/********************************************************
*  Estimate the nth derivative of a real function f(x)  *
*  at point x with step h (n from 1 to 5).              *
* ----------------------------------------------------- *
* SAMPLE RUN:                                           *
*                                                       *
* Nth derivative of a real function f(x):               *
*                                                       *
* Function to derivate: x^3                             *
*                                                       *
* At point x0= 10                                       *
* Order of derivative (1 to 5): 1                       *
* Value of step h= 0.1                                  *
*                                                       *
* f'(x0)=300.000000                                     *  
*                                                       *
* At point x0= 10                                       *
* Order of derivative (1 to 5): 2                       *
* Value of step h= 0.1                                  *
*                                                       *
* f''(x0)=60.000000                                     *
*                                                       *
* ----------------------------------------------------- *
* Ref.: "Analyse numérique en C By Alain Reverchon and  *
*        Marc Ducamp, Armand Colin Editeur, Paris,      *
*        1990" [BIBLI 14].                              *
*                                                       *
*               C++ (simplified) version by J-P Moreau. *
*                        (www.jpmoreau.fr)              *
********************************************************/
#include <stdio.h>
#include <math.h>


//sample function f(x)=x^3
double f(double x) {
  return x*x*x;
}

//returns the value of nth derivative of function
//f(x) at point x0 with increment step h
//Note that for polynomial functions h must not be
//too small.
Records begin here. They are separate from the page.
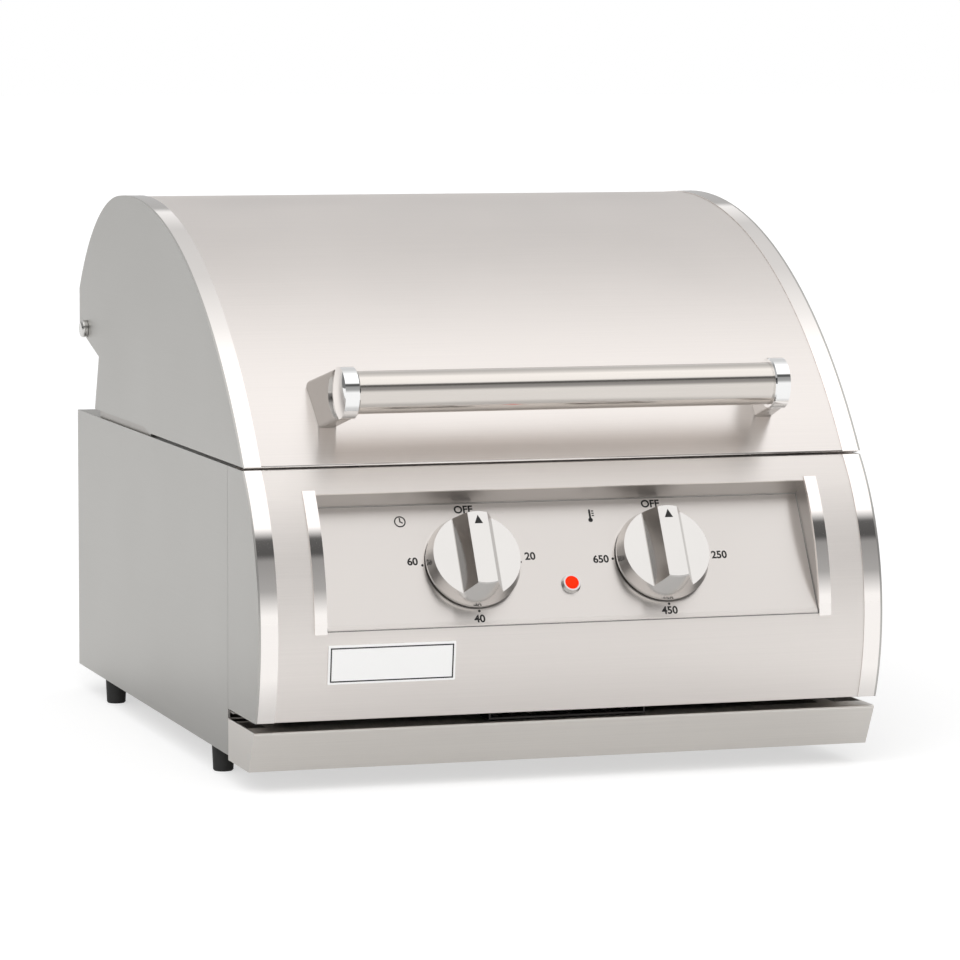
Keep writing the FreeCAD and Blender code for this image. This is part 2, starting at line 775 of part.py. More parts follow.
# The name plate is a bare flat plate on the curve of the fascia.
badge_left = badge_inset - half
badge_drop = (badge_top_drop + badge_bottom_drop) / 2
badge_height = badge_bottom_drop - badge_top_drop
badge_turn = math.degrees(math.asin((fascia_centre[1] + badge_drop) / fascia_radius))
badge = block(
    badge_left, badge_left + badge_width, -fascia_radius - badge_thick + band_proud,
    -fascia_radius + 3 * badge_thick, -badge_height / 2, badge_height / 2,
)
badge.rotate(FreeCAD.Vector(0, 0, 0), across, badge_turn)
badge.translate(at(*fascia_centre))
fascia_round = rod(
    2 * (fascia_radius - band_proud + weld_gap), at(*fascia_centre, -width), across, 2 * width
)
parts["badge_plate"] = badge.cut(fascia_round)
parts["fascia"] = fascia

# ---- knobs: each turns about the panel's normal with its shaft ----
knob_outline = (
    (0, knob_lift), (knob_foot_size / 2, knob_lift), (knob_skirt_size / 2, knob_skirt_height),
    (knob_top_size / 2, knob_height), (0, knob_height),
)


def knob_at(spot):
    """A turned knob with a cut-out each side of its grip, a cavity below and a bored hub."""
    solid = revolved(knob_outline, FreeCAD.Vector(0, 0, 0), up)
    big = knob_skirt_size
    solid = soften(solid, knob_edge, lambda e: e.CenterOfMass.z > knob_height - 1 and e.Length > big)
    grip = knob_grip_width / 2
    top = knob_grip_top_width / 2
    cutter_points = [
        (grip, knob_pocket_height), (grip, knob_bevel_height), (top, knob_height + knob_edge),
        (big, knob_height + knob_edge), (big, knob_pocket_height),
    ]
    corners = [FreeCAD.Vector(x, -big, z) for x, z in cutter_points]
    cutter = Part.Face(Part.makePolygon(corners + corners[:1]))
    cutter = cutter.extrude(FreeCAD.Vector(0, 2 * big, 0))
    solid = solid.cut(cutter).cut(mirrored(cutter))
    cavity = rod(knob_cavity_size, up * knob_lift, up, knob_cavity_height - knob_lift)
    hub = rod(knob_hub_size, up * (bushing_height + seat_gap), up, knob_cavity_height)
    bore = rod(shaft_size + running_gap, up * 0, up, shaft_end_height + seat_gap)
    solid = solid.cut(cavity).fuse(hub).removeSplitter().cut(bore)
    return on_dial(solid, spot)


def on_dial(solid, spot):
    """Stands a solid drawn on the xy plane on the panel at a dial, its y axis up the panel."""
    solid.Placement = FreeCAD.Placement(spot, FreeCAD.Rotation(across, 90.0 - panel_tilt))
    return solid


for name, spot in dial_spots.items():
    parts[name + "_knob"] = knob_at(spot)
    shaft_start = spot - panel_normal * shaft_inside
    parts[name + "_shaft"] = rod(shaft_size, shaft_start, panel_normal, shaft_inside + shaft_end_height)

# The timer and thermostat hang behind the panel on threaded bushings, each held by a flat nut.
back_face = FreeCAD.Vector(0, 0, -sheet - weld_gap)
timer_case = block(
    -timer_size / 2, timer_size / 2, -timer_size / 2, timer_size / 2,
    back_face.z - timer_depth, back_face.z,
)
thermostat_case = rod(thermostat_size, back_face - up * thermostat_depth, up, thermostat_depth)
bushing = rod(bushing_size, back_face - up, up, bushing_height - back_face.z + 1)
shaft_room_depth = shaft_inside + seat_gap
shaft_room = rod(
    shaft_size + 2 * running_gap, -up * shaft_room_depth, up, shaft_room_depth + bushing_height + 1
)
for name, case in (("timer", timer_case), ("thermostat", thermostat_case)):
    body = case.fuse(bushing).removeSplitter().cut(shaft_room)
    parts[name + "_body"] = on_dial(body, dial_spots[name])
control_nuts = []
for spot in dial_spots.values():
    nut = hexagon(control_nut_size, control_nut_height, up * weld_gap, up)
    nut = nut.cut(rod(bushing_size + weld_gap, up * 0, up, control_nut_height + 1))
    nut_place = FreeCAD.Placement(spot, FreeCAD.Rotation(across, 90.0 - panel_tilt))
    nut.Placement = nut_place.multiply(nut.Placement)
    control_nuts.append(nut)
parts["control_nuts"] = Part.makeCompound(control_nuts)

# ---- indicator lamp: bezel with a barrel through the panel, domed lens and lamp body ----
lens_seat = lamp_bezel_height / 2
bezel = revolved(
    (
        (lamp_body_size / 2 + weld_gap, -lamp_barrel_depth), (lamp_barrel_size / 2, -lamp_barrel_depth),
        (lamp_barrel_size / 2, weld_gap), (lamp_bezel_size / 2, weld_gap),
        (lamp_bezel_size / 2 - lamp_bezel_height / 3, lamp_bezel_height),
        (lamp_lens_size / 2 + weld_gap, lamp_bezel_height), (lamp_lens_size / 2 + weld_gap, lens_seat),
        (lamp_body_size / 2 + weld_gap, lens_seat),
    ),
    FreeCAD.Vector(0, 0, 0), up,
)
parts["lamp_bezel"] = on_dial(bezel, lamp_spot)
lens = rod(lamp_lens_size, up * (lens_seat + weld_gap), up, lamp_lens_height - lens_seat)
lens = soften(lens, lamp_lens_round, lambda e: e.CenterOfMass.z > lamp_lens_height)
parts["lamp_lens"] = on_dial(lens, lamp_spot)
lamp_case = rod(lamp_body_size, up * (lens_seat - lamp_body_depth), up, lamp_body_depth)
parts["lamp_body"] = on_dial(lamp_case, lamp_spot)

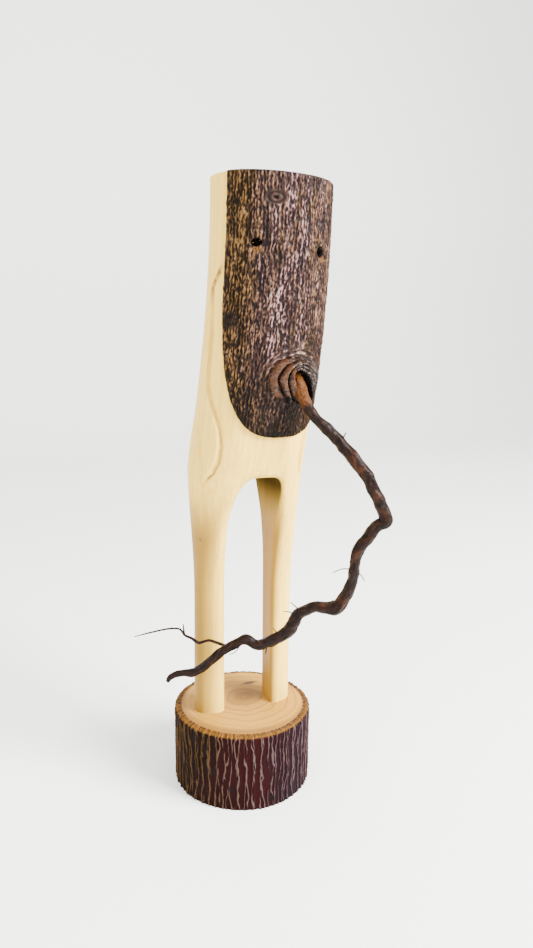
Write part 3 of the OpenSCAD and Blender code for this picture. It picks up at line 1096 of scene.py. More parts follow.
@dataclass
class CarvedFigure:
    """Trunk, hips and legs, carved from one branch and pinned to the base by two dowels."""

    trunk: Trunk
    cell: float = 1.05
    spare: float = 4.0
    arch_left: tuple[float, float] = (0.444, 14)
    arch_right: tuple[float, float] = (0.77, 29)
    speck_turn: float = -66.5
    speck_h: float = 94.5

    def rough_block(self) -> bpy.types.Object:
        """The branch before its arms are carved, with the gap between its legs cut out.

        Returns:
            A scratch object, in millimetres.
        """
        trunk = self.trunk

        def place(u: Array, v: Array) -> tuple[Array, dict[str, Array]]:
            """Puts a sheet round the branch, and a little past its two ends."""
            h = -self.spare + (trunk.figure_h + 2 * self.spare) * v
            return trunk.point(360 * u - 180, h, 0.0), {}

        block = grid_bmesh(72, 70, place)
        close_up(block)
        return self.carve_out(block, self.gap_cutter())

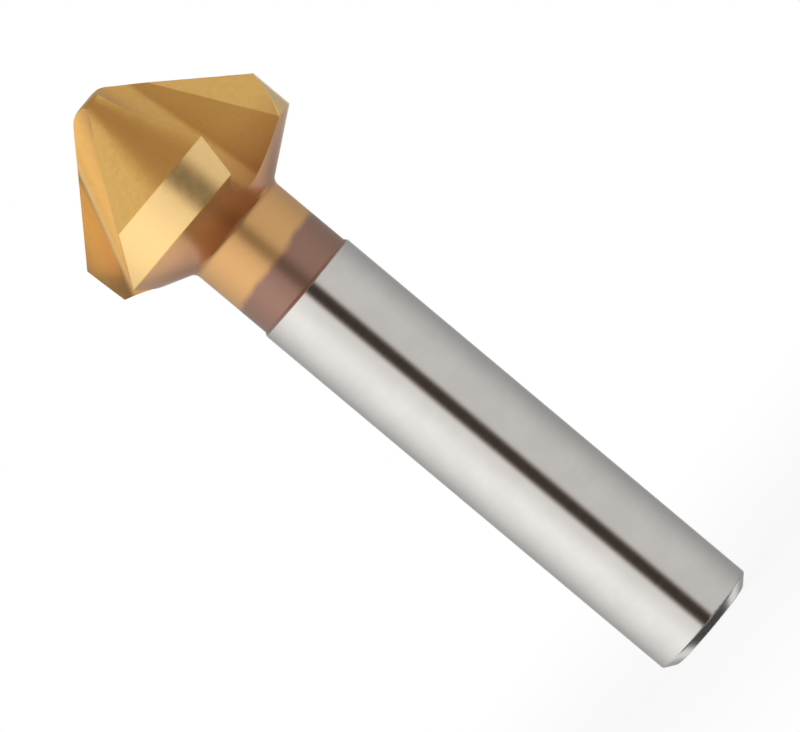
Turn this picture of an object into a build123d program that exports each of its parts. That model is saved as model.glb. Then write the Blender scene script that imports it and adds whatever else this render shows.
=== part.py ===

Here h=1 gives best results than h=0.01
double ar_nderiv(double x,int n,double h) {
  static int table[5][7] = {
	{3, 45, -9, 1, 0, 0, 60},
    {3, 270, -27, 2, 0, 0, 180},
	{4, -488, 338, -72, 7, 0, 240},
	{4, -1952, 676, -96, 7, 0, 240},
	{5, 1938, -1872, 783, -152, 13, 288}
  };
  int i, *coeff;
  double fa,fb,fc,t;
  if(n>5) return 0;
  coeff = table[n-1];
  fa = f(x);
  for (i=1, t=0; i<=coeff[0]; i++) {
    fb = f(x-i*h);
	fc = f(x+i*h);
    t = t + coeff[i]*((n%2) ?
		(fc-fb) : ((fc-fa) + (fb-fa)));
  }
  t /= coeff[6];
  for (i=1; i<=n; i++)   t /= h;
  return t;
}


void main() {
  double d,h,x; int n;
  printf("\n Nth derivative of a real function f(x):\n\n");
  printf(" Function to derivate: x^3\n\n");
  printf(" At point x0= "); scanf("%lf",&x);
  printf(" Order of derivative (1 to 5): "); scanf("%d",&n);
  printf(" Value of step h= "); scanf("%lf",&h);
  printf("\n");

  d = ar_nderiv(x,n,h);

  switch(n) {
    case 1: printf(" f'(x0)=%f\n\n",d); break;
    case 2: printf(" f''(x0)=%f\n\n",d); break;
    case 3: printf(" f'''(x0)=%f\n\n",d); break;
    case 4: printf(" f''''(x0)=%f\n\n",d); break;
    case 5: printf(" f'''''(x0)=%f\n\n",d); break;
    default: printf(" n must be between 1 and 5 !\n\n");
  }
}

//end of file nderiv.cpp